■ **PROBLEM DESCRIPTION**: Write out exactly the lines from the line with "What FreeCAD Python" through the line with "V = FreeCAD.Vector", including both, and nothing more.

■ **MATERIAL FOR THIS EXERCISE**:
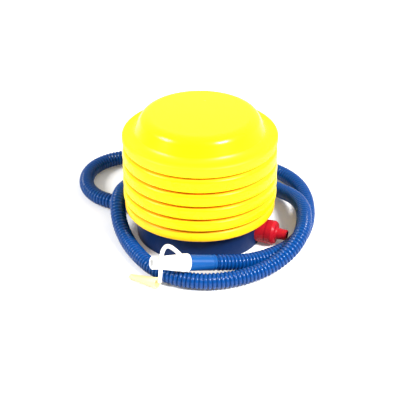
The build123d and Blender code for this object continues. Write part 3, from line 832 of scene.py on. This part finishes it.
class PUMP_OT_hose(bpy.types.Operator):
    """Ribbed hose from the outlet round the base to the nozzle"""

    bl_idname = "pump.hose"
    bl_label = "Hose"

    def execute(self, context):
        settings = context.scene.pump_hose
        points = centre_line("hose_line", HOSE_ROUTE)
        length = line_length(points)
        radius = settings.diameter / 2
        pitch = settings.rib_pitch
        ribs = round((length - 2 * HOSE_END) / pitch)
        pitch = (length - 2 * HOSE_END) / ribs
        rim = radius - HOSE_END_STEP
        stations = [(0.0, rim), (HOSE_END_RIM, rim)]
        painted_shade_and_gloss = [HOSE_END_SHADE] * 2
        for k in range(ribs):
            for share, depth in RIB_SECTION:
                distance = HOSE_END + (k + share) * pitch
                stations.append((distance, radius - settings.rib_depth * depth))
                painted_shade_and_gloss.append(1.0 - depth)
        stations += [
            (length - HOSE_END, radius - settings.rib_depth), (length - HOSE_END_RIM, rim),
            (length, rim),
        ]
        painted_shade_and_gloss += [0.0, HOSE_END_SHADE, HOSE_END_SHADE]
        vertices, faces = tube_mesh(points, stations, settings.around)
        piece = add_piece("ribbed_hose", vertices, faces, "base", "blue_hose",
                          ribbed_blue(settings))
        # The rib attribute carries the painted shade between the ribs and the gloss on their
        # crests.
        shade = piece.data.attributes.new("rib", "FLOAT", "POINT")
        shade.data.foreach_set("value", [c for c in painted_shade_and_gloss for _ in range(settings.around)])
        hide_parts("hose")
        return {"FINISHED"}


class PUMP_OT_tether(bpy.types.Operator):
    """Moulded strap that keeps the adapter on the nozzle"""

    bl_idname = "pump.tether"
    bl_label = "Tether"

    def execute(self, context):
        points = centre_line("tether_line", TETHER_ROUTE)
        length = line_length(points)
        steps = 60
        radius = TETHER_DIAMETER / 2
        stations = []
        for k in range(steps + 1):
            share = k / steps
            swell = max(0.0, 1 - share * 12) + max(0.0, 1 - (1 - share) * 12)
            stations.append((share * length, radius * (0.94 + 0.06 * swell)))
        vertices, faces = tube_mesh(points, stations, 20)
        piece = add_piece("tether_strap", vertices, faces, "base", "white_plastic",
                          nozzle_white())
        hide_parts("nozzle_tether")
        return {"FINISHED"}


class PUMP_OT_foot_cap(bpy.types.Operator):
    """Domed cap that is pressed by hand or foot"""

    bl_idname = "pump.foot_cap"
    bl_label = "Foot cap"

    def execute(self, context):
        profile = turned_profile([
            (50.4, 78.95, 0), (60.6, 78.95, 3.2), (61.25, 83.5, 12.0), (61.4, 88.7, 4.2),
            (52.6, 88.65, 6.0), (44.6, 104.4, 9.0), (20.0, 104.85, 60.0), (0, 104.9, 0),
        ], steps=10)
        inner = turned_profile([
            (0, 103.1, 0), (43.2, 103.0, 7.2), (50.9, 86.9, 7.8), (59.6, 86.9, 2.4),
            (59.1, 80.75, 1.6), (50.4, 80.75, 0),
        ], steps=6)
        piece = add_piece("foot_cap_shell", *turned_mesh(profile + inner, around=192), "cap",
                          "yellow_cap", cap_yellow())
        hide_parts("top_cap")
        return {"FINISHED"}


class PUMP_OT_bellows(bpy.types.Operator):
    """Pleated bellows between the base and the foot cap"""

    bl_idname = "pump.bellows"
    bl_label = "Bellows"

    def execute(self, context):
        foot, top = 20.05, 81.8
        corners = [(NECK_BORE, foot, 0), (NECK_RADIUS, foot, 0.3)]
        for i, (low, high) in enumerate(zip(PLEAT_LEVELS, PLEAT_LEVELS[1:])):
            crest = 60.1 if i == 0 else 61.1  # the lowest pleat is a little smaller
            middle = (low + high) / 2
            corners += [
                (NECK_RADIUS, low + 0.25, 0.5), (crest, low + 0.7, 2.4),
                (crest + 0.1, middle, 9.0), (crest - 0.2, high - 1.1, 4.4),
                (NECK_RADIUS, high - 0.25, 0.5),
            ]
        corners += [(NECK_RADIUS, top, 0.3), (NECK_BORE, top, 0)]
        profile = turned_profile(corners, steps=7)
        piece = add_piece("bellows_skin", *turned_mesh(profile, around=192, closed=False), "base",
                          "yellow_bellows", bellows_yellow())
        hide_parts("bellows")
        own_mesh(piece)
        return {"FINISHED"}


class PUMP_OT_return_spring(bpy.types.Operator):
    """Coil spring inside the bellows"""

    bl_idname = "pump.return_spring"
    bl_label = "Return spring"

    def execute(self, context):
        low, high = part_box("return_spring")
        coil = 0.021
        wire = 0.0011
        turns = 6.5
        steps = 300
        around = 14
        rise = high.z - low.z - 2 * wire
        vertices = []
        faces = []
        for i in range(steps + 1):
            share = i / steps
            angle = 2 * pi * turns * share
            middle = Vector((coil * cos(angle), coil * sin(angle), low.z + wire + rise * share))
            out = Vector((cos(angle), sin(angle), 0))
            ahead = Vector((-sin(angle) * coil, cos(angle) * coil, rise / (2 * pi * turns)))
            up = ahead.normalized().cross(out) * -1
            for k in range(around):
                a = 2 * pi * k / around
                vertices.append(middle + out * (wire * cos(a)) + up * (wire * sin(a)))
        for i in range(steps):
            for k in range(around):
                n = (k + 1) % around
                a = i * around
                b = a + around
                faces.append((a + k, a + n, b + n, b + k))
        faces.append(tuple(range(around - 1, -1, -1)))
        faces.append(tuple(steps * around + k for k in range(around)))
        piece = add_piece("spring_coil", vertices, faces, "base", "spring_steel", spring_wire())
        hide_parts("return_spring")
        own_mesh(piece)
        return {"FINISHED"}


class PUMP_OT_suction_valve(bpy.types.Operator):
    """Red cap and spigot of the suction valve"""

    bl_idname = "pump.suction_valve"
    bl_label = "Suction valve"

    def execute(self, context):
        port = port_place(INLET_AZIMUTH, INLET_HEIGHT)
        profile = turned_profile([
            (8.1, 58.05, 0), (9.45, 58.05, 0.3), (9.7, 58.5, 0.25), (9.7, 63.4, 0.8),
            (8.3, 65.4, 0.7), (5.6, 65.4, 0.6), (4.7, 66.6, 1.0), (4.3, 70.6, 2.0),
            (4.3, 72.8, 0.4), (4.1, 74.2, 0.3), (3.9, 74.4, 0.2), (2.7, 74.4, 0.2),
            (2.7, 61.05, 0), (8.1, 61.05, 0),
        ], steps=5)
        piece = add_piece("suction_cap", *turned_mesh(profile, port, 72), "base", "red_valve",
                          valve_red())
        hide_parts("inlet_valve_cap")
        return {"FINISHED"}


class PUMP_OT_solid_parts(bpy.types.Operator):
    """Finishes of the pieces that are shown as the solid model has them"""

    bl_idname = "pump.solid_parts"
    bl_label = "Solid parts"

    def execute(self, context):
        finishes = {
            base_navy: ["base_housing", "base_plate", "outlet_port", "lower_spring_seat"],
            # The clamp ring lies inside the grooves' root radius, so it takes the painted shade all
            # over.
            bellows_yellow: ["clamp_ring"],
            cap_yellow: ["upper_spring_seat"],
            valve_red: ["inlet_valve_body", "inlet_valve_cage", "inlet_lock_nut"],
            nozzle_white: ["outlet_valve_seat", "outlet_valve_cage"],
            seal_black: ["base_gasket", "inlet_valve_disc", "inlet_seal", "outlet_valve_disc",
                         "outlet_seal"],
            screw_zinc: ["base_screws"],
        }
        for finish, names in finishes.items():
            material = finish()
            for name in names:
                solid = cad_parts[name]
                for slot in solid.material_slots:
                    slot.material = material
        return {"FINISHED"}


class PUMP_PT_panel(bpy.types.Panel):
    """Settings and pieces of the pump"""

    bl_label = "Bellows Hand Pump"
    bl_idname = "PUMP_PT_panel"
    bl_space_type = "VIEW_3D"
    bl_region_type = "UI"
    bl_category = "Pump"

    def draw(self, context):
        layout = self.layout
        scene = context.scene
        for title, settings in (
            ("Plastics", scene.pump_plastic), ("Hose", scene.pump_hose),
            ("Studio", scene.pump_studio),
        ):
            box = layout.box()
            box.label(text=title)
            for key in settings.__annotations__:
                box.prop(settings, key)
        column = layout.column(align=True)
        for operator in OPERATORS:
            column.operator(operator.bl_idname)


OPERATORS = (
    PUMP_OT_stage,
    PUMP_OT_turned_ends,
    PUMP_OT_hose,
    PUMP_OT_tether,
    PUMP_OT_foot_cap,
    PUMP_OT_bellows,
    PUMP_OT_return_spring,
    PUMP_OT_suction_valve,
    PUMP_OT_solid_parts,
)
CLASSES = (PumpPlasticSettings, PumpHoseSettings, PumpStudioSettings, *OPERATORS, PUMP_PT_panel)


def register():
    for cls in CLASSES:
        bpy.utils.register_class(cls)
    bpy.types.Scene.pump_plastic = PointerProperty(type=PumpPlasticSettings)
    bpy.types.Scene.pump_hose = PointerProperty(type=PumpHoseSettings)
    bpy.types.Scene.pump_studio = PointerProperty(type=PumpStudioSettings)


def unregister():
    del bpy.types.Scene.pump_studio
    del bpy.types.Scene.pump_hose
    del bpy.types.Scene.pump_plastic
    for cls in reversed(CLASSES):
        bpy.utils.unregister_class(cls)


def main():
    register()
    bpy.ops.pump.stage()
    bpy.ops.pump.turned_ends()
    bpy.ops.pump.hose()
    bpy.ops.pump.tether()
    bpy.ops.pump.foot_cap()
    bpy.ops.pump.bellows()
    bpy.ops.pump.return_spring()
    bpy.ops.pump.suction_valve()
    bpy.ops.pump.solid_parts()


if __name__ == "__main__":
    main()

* * *

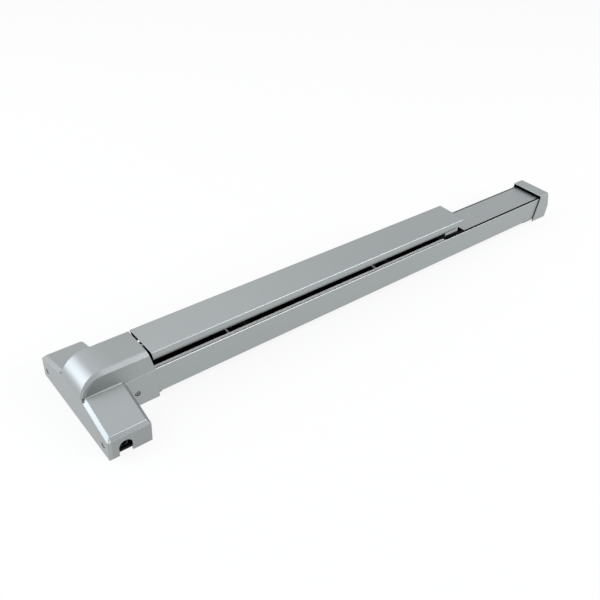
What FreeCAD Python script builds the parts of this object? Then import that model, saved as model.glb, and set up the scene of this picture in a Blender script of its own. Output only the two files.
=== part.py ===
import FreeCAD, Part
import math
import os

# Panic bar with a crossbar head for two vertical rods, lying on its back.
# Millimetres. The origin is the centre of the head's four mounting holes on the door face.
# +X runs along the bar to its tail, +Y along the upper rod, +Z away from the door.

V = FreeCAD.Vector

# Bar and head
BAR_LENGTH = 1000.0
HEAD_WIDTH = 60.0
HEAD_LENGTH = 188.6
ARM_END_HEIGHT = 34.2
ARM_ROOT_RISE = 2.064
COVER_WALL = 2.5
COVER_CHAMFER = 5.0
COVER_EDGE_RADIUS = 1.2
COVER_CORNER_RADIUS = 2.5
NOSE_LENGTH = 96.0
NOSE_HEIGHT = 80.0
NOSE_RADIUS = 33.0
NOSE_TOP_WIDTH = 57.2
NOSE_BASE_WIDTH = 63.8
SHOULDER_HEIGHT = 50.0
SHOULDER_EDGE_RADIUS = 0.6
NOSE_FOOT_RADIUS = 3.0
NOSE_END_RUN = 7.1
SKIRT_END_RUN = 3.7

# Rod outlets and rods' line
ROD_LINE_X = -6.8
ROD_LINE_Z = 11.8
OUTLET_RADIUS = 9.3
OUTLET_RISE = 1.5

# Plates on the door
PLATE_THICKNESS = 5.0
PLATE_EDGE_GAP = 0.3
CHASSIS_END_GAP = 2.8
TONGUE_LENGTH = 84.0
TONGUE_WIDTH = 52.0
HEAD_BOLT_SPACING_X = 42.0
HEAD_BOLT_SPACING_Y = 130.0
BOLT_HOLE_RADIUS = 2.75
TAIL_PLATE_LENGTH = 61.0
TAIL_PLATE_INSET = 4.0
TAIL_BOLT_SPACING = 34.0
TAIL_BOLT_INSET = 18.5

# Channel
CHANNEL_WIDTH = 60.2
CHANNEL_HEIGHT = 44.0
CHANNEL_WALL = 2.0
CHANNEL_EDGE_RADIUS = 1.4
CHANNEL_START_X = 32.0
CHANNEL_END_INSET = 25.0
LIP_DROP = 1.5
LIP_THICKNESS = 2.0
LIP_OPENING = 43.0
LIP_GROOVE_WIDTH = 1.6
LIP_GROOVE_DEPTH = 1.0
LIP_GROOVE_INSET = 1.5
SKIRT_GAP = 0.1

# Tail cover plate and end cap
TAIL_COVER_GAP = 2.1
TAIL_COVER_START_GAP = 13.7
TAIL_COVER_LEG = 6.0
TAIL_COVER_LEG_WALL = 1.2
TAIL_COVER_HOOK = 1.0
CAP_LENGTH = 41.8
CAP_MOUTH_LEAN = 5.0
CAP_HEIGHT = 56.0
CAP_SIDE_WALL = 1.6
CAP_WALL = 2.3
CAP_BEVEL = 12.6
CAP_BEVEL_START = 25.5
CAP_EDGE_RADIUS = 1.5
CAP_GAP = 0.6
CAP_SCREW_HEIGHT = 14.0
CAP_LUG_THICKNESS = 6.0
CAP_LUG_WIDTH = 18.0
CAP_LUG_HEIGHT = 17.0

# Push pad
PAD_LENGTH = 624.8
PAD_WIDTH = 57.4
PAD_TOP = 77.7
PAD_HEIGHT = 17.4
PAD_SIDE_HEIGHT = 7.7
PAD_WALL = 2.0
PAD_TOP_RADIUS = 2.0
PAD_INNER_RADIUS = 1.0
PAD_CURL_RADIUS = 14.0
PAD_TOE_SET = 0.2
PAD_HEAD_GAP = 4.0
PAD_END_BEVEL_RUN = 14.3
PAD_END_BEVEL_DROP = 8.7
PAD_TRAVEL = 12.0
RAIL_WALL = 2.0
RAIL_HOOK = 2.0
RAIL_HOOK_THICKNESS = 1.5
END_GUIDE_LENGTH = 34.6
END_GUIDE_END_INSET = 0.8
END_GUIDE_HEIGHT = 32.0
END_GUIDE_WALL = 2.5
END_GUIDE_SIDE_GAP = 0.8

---

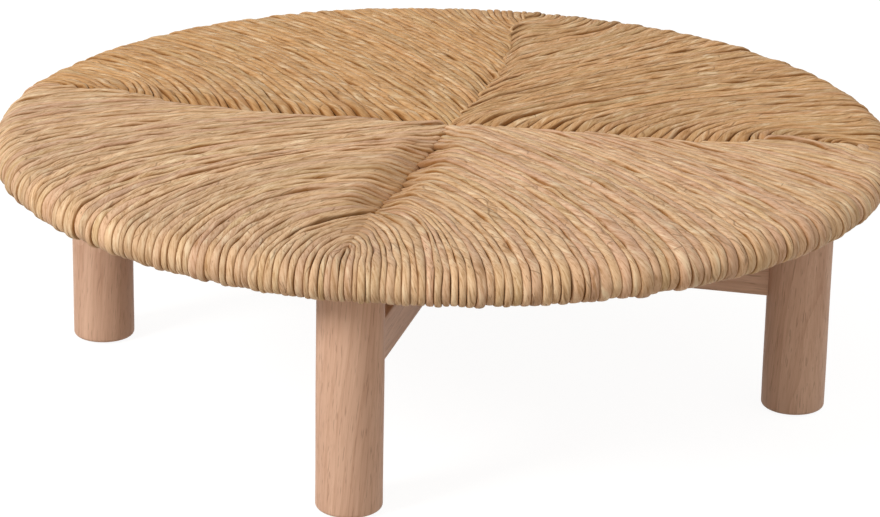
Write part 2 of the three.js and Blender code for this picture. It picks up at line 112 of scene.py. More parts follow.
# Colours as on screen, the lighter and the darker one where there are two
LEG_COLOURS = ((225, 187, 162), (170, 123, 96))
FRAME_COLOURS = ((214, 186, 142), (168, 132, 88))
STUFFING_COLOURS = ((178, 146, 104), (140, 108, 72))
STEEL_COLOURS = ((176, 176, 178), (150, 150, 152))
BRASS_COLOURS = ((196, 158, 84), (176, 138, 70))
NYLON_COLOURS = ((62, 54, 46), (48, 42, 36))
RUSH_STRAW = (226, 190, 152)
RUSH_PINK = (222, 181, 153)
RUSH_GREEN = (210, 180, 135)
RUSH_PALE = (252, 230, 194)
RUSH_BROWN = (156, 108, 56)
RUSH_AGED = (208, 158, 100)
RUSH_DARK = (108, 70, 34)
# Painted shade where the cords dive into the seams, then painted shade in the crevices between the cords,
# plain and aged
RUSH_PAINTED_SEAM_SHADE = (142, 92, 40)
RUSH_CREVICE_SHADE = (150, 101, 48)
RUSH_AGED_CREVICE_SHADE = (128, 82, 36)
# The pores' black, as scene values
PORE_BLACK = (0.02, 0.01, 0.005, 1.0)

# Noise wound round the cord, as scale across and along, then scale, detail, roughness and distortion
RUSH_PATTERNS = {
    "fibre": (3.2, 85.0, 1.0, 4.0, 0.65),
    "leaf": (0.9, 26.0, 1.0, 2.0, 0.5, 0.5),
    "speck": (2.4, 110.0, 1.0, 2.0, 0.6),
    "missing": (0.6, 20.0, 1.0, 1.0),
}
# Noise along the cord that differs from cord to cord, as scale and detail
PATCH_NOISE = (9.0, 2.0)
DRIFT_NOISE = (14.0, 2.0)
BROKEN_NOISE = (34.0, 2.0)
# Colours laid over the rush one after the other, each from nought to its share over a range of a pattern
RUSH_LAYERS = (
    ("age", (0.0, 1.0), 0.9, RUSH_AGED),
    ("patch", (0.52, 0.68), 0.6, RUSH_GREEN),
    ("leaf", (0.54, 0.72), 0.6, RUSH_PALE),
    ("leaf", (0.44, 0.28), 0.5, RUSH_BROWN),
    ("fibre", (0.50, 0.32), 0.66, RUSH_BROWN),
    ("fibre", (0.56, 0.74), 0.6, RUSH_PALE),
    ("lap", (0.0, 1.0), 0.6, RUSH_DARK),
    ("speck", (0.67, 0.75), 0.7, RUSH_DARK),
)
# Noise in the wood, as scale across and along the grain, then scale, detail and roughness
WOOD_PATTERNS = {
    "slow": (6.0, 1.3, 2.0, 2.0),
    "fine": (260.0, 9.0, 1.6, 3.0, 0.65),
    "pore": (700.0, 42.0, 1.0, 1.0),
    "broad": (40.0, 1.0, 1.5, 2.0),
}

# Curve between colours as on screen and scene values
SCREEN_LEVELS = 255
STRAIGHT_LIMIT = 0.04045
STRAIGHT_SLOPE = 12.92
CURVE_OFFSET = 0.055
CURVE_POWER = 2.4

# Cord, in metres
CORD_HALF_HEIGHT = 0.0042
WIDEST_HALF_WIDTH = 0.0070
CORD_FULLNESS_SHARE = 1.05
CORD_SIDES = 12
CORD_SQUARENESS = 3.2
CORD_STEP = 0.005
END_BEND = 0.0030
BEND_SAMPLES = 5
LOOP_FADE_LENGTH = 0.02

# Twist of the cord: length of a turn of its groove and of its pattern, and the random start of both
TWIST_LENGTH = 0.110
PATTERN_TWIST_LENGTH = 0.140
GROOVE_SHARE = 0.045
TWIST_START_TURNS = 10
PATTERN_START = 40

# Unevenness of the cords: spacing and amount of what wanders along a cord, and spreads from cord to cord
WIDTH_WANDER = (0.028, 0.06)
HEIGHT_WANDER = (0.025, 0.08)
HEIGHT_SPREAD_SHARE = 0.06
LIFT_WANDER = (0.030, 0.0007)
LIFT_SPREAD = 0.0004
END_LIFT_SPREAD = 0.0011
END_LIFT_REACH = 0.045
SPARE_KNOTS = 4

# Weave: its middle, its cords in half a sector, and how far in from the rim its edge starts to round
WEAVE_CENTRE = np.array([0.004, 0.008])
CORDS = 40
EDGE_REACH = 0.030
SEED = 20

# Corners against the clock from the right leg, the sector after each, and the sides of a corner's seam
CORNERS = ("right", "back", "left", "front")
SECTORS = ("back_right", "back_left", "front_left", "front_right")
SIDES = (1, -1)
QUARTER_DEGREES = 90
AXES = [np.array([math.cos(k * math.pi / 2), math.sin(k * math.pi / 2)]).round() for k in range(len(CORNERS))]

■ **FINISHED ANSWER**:
What FreeCAD Python script builds the parts of this object? Then import that model, saved as model.glb, and set up the scene of this picture in a Blender script of its own. Output only the two files.
=== part.py ===
import FreeCAD, Part
import math
import os

# Panic bar with a crossbar head for two vertical rods, lying on its back.
# Millimetres. The origin is the centre of the head's four mounting holes on the door face.
# +X runs along the bar to its tail, +Y along the upper rod, +Z away from the door.

V = FreeCAD.Vector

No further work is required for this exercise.